By transforming elements of the built environment from inert materials into arenas in which they could claim and assert political power, citizens crafted a shared set of actions that I view as expressions of “infrastructural citizenship.”
Both these Houston communities confronted highway construction and the physical transformation of their neighborhoods. For Courtlandt Place, it was the construction of the 527 Highway Spur and the transition from a once elite, single-family neighborhood to a community dotted with multi-family dwellings and commercialization. The Spur was a short, offshoot feeder ramp from U.S. 59 to streets leading directly into downtown. The aim of its construction was to remove drivers going to the southern part of downtown Houston from the main lanes of traffic continuing north.
In the Third Ward the disruptive project was the widening of Interstate 45 through the community. Initial construction of the roadway in the mid-1960s had already damaged a swath of the community. By the early 1970s the highway department aimed to widen the road to ease the commutes of suburbanites going to and from the quickly growing southeastern suburbs.
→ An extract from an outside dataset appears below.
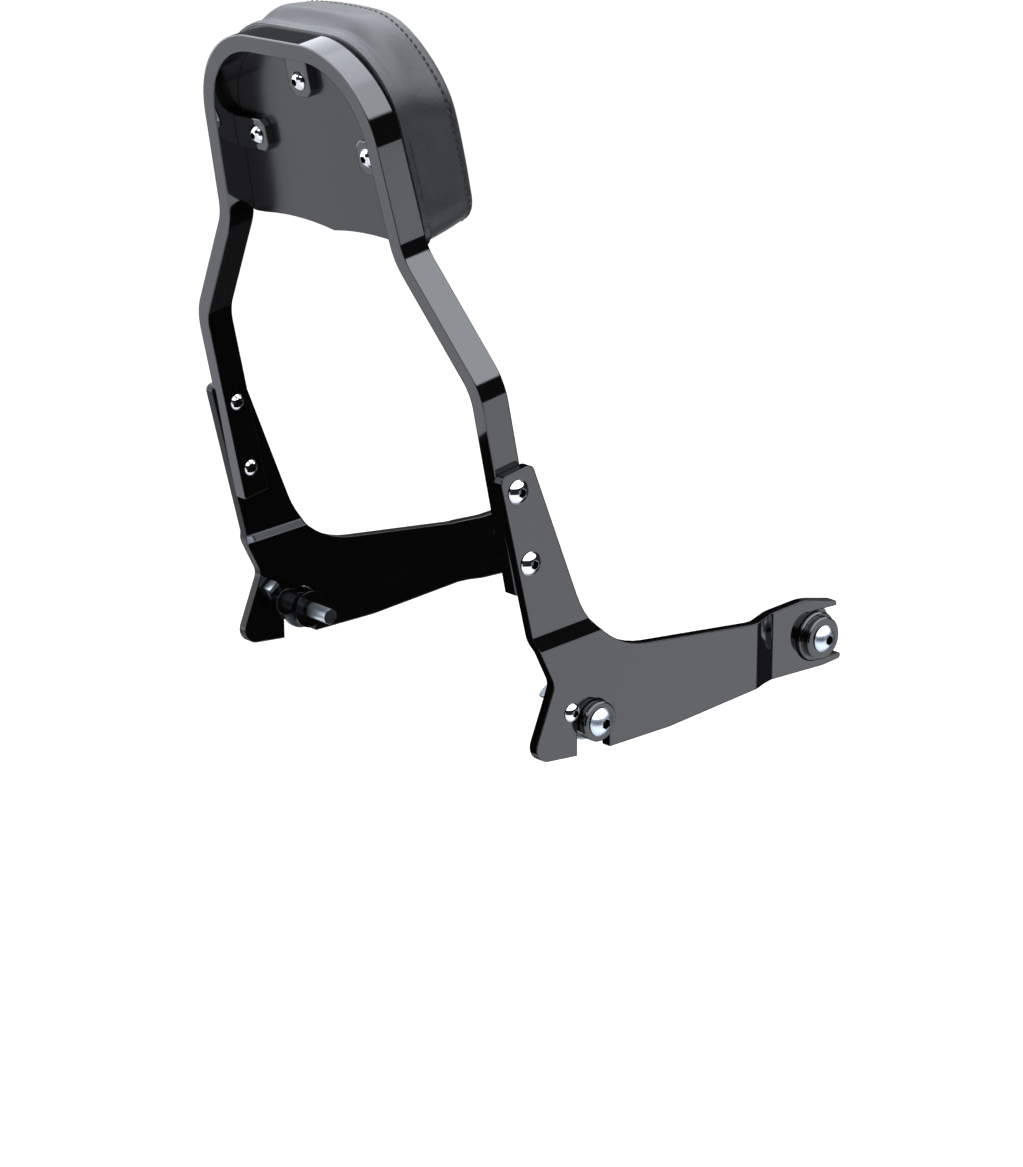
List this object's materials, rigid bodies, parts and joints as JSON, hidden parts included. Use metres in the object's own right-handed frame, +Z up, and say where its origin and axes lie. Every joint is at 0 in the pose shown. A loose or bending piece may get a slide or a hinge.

The scale and nature of the threats to the two communities were different. But the actions of residents were strikingly similar. To resist highway construction and its aftereffects, residents from both communities embraced rhetoric and actions that turned their homes and streets into political tools.
Residents in both communities viewed the projects with trepidation for a number of reasons. They feared that high-speed traffic on frontage roads and ramps would disrupt their daily patterns and make their streets less safe. They worried that the roads would speed displacement and neighborhood transformation. Finally, they protested the fact that they were rarely consulted in the planning and building of the roadways.
To address these concerns, residents used infrastructural debates around both roads. People from both communities staged protests, wrote letters, and attended countless public meetings. They organized historic preservation campaigns, lobbied city officials, and paid for independent planning efforts. They argued that their homes and local streets should be held in the same esteem as regional roadways and downtown redevelopments. With each action, the residents used infrastructural debates to assert their rights as citizens and worked to change the civic decision-making process.
In the end, the roadway through Courtlandt Place was not too damaging. It claimed a set of historic gates that were eventually rebuilt. Residents bought their street and maintained historic deed restrictions to prevent neighborhood transition and restrict pass-through traffic.
The results in the Third Ward were far more disruptive. The widening was passed as proposed and dozens of homes and businesses were removed over community objection.
It is undeniable that imbalances in the racial and economic power of the two sets of actors involved definitively shaped the outcomes of the fights. Houston in the 1970s still struggled with racism and rarely provided equitable treatment to all of its citizens. Despite those power differentials, citizens in both communities embraced the common language and action of infrastructural citizenship to attempt to protect their communities and to participate in the planning of the city’s future. Acknowledging this common approach is just as powerful as commenting on the racist structures that influenced it.
Each day in our cities, officials and residents jointly make choices about the future. Over the past 40 years the weight that citizens bring to these debates has increased greatly, aided by federal environmental laws, public meeting requirements, and a growing interest in how our built environment can be shaped to encourage new forms of urban living.
But even before such provisions provided citizens with added leverage, a diverse array of Americans daily asserted their own ideas for the future of our cities and their neighborhoods.
When we lay down infrastructure we establish paths forward – lines both physical and cognitive. How citizens negotiate the meaning and use of those networks, though, can alter those paths, and change the place and function of the physical networks that drive a city.
For structures literally set in concrete and steel, our infrastructures are constantly in flux. Debates about their meaning and use lend flexibility to seemingly inflexible structures. That a road can be defined and redefined through public debate; that a highway can serve different purposes for different people; and that those actors are willing to argue about it, bears out the power and prevalence of infrastructural citizenship in our cities’ history and future.